C. Defendant's Financial Condition
When granting a prevailing plaintiff an award of attorney's fees pursuant to the FLSA, Da Vittorio asserts the Court should consider the defendant's financial condition. ( See Resp. 13). The cases Da Vittorio relies upon, however, do not support that proposition as none involves an award of attorney's fees arising from FLSA claims. (See id. and cases cited therein). Again, awards of reasonable attorney's fees to the prevailing plaintiff under the FLSA are mandatory, not discretionary, as in many fee-shifting statutes. See 29 U.S.C. § 216(b). Because Da Vittorio does not cite a single case involving an FLSA fee award entered on the basis of monthly installments, the Court declines Da Vittorio's invitation to fashion such a remedy here.
III. CONCLUSION
Consistent with the foregoing analysis, the Plaintiff is entitled to recover $9,992.50 ($16,695 — $1,785 — $665 — $1,155 — $2,887.50-210) as reasonable attorney's fees. Such award also takes into account the nature of the limited results obtained — judgment for Machado in the amount of $2,450.00 — where judgment was sought for $14,793.08. It is hereby
Adjustment for fees arising from preparation of Machado's Motion for Summary Judgment.

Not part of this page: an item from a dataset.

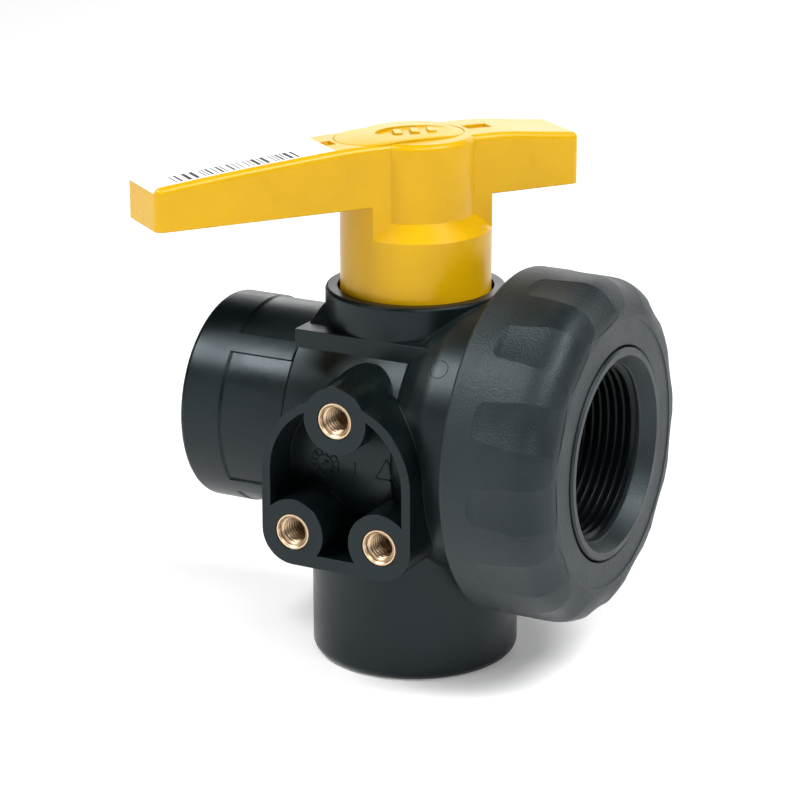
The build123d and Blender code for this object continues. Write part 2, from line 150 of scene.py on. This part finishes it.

Adjustment for fees arising from purely clerical tasks.
Adjustment for fees arising from entries with multiple tasks, including clerical tasks.
Adjustment for fees arising from entries with multiple tasks, not including clerical tasks.
Adjustment for fees arising from entries with excessive time.
ORDERED AND ADJUDGED that Plaintiff's Motion for Fees [ECF No. 68] is GRANTED in part. Plaintiff, Valter Machado, is entitled to fees in the amount of $9,992.50. DONE AND ORDERED in Chambers at Miami, Florida.